Charles Casabianca est tout aussi dubitatif mais évoque déjà une piste de réflexion : « faire une journée de grève c’est perdre de l’argent. La pauvreté grandissante entrave les gens. Ils n’ont pas forcément ni l’envie ni le pouvoir de perdre 50 euros pour manifester ». Se mobiliser le week-end serait-il la solution ? Pas pour le syndicaliste de la CGT qui note « ne pas mobiliser d’avantage le samedi et le dimanche ».

Le culte de la fatalité ?

Elle est une des pistes évoquées par plusieurs acteurs sociaux. Plus spécifiquement sur la thématique des carburants, le représentant du collectif ‘’Agissons contre la cherté des carburants en Corse’’, Fréderic Poletti porte une autre sorte de mobilisation : « nous ne nous sommes pas emparés du créneau de la rue. Notre combat est plutôt au niveau de l’analyse avec une partie de lobbying vers les élus insulaires ». Une délégation du collectif était présente à l’Assemblée de Corse le 1er octobre dernier pour assister au débat sur le rapport relatif au prix des carburants présenté par le président de l’exécutif Gilles Simeoni.
 
Le collectif avait également tenté de faire battre le pavé aux corses en avril 2021 à Bastia. Sans succès. Seul un peu plus d’une centaine de personnes étaient présentes. « Il faut être capable de maintenir une mobilisation forte mais ici ça ne dure pas », déplore Frédéric Poletti.
 
Comment l’expliquer ? Tout comme les syndicats, il ne saurait le faire qu’en invoquant l’argument d’un imaginaire collectif biaisé : « depuis des années on nous fait croire que la Corse est responsable du prix élevé de la vie à cause de son insularité et de ses routes sinueuses mais notre véritable ennemi commun c’est le fatalisme ! », expose-t-il.

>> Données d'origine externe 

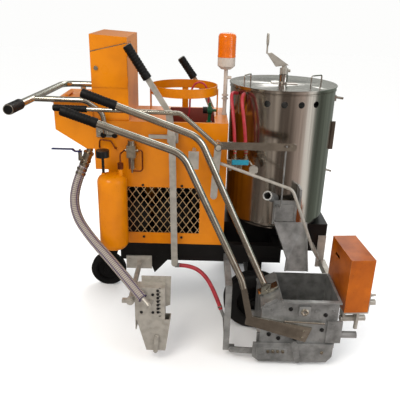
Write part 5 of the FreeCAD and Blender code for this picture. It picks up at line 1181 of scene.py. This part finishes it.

Le destin plus fort que la volonté populaire ? « Les gens n’y croient plus, c’est surtout ça qui est préoccupant », regrette Frédéric Poletti. Autre paradoxe, il relève « une forte adhésion et de plus en plus de critiques sur les réseaux sociaux ». C’est pourtant bien la réalité qui frappe de plein fouet le quotidien de près d’un Corse sur cinq, celle d’une île où la vie serait plus chère qu’ailleurs, sans forcément avoir ses raisons.